◆ **Aim of the task**
Print all entries word for word.

◆ **Records to process**
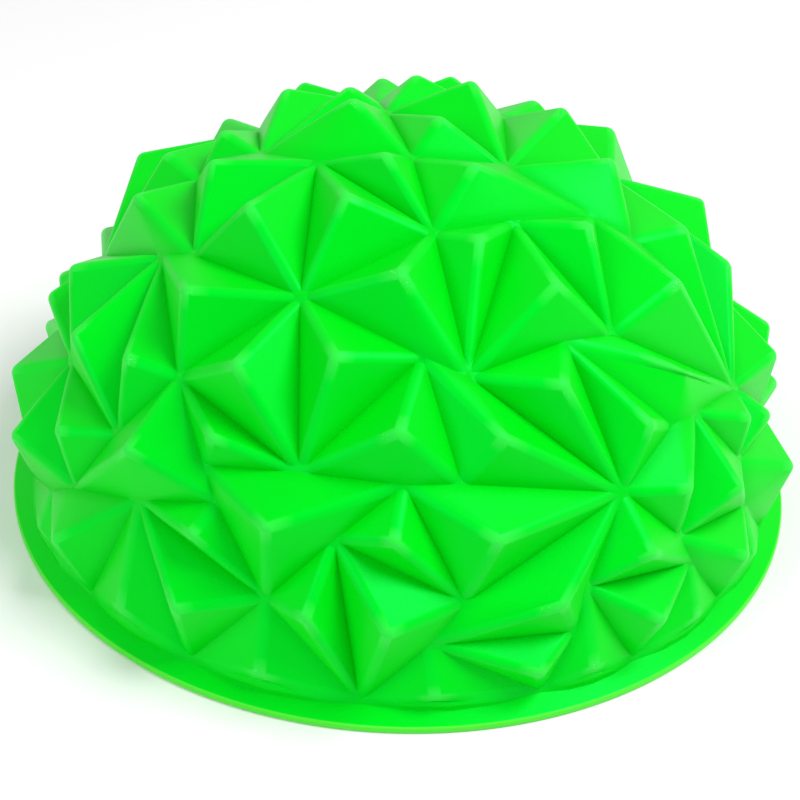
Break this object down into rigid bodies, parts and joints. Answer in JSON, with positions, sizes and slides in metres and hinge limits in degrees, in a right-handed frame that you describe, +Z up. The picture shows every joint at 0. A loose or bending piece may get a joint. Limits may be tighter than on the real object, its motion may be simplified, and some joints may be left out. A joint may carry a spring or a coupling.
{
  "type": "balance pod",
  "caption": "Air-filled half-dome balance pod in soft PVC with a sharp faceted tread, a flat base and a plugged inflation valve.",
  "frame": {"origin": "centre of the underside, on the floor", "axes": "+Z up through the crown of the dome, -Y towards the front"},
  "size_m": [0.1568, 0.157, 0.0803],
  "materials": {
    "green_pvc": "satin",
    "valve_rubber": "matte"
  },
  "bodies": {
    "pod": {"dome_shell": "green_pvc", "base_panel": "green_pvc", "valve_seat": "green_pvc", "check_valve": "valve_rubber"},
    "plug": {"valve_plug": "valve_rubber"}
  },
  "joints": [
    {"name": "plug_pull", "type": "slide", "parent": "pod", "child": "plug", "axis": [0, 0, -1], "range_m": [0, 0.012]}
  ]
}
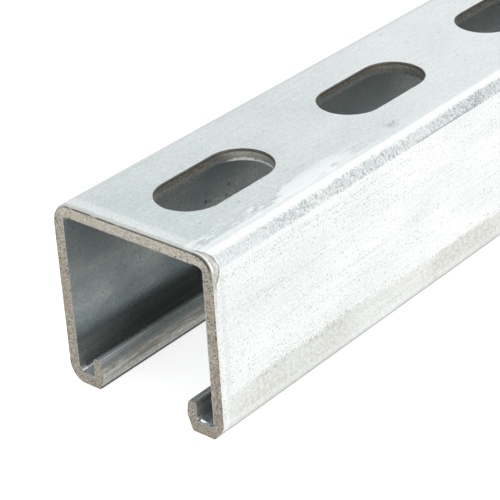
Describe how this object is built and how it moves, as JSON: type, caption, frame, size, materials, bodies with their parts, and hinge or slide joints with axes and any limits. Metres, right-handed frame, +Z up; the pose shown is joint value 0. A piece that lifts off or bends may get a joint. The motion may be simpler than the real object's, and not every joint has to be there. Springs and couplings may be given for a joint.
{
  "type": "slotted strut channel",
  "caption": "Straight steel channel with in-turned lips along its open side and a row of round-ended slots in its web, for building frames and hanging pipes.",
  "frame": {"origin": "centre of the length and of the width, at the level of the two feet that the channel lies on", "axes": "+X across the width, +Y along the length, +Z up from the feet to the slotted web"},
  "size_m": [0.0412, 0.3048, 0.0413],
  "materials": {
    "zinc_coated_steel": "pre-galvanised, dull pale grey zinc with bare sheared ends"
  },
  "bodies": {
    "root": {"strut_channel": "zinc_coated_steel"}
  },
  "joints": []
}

◆ **The completed task**
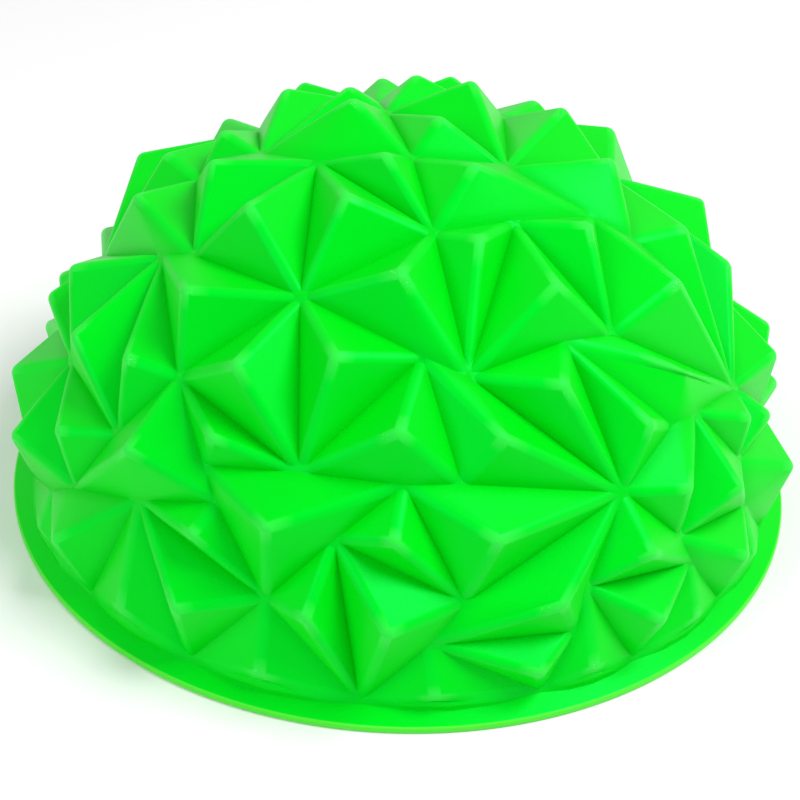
Break this object down into rigid bodies, parts and joints. Answer in JSON, with positions, sizes and slides in metres and hinge limits in degrees, in a right-handed frame that you describe, +Z up. The picture shows every joint at 0. A loose or bending piece may get a joint. Limits may be tighter than on the real object, its motion may be simplified, and some joints may be left out. A joint may carry a spring or a coupling.
{
  "type": "balance pod",
  "caption": "Air-filled half-dome balance pod in soft PVC with a sharp faceted tread, a flat base and a plugged inflation valve.",
  "frame": {"origin": "centre of the underside, on the floor", "axes": "+Z up through the crown of the dome, -Y towards the front"},
  "size_m": [0.1568, 0.157, 0.0803],
  "materials": {
    "green_pvc": "satin",
    "valve_rubber": "matte"
  },
  "bodies": {
    "pod": {"dome_shell": "green_pvc", "base_panel": "green_pvc", "valve_seat": "green_pvc", "check_valve": "valve_rubber"},
    "plug": {"valve_plug": "valve_rubber"}
  },
  "joints": [
    {"name": "plug_pull", "type": "slide", "parent": "pod", "child": "plug", "axis": [0, 0, -1], "range_m": [0, 0.012]}
  ]
}
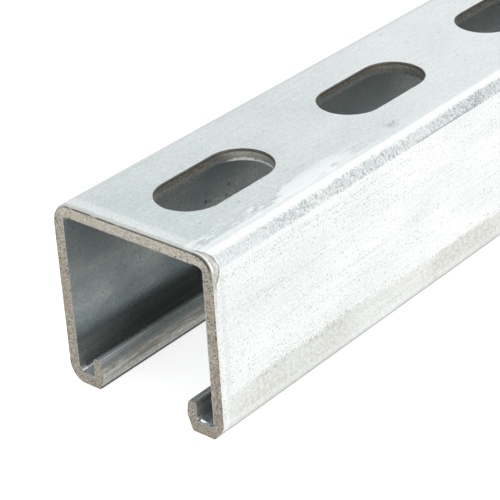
Describe how this object is built and how it moves, as JSON: type, caption, frame, size, materials, bodies with their parts, and hinge or slide joints with axes and any limits. Metres, right-handed frame, +Z up; the pose shown is joint value 0. A piece that lifts off or bends may get a joint. The motion may be simpler than the real object's, and not every joint has to be there. Springs and couplings may be given for a joint.
{
  "type": "slotted strut channel",
  "caption": "Straight steel channel with in-turned lips along its open side and a row of round-ended slots in its web, for building frames and hanging pipes.",
  "frame": {"origin": "centre of the length and of the width, at the level of the two feet that the channel lies on", "axes": "+X across the width, +Y along the length, +Z up from the feet to the slotted web"},
  "size_m": [0.0412, 0.3048, 0.0413],
  "materials": {
    "zinc_coated_steel": "pre-galvanised, dull pale grey zinc with bare sheared ends"
  },
  "bodies": {
    "root": {"strut_channel": "zinc_coated_steel"}
  },
  "joints": []
}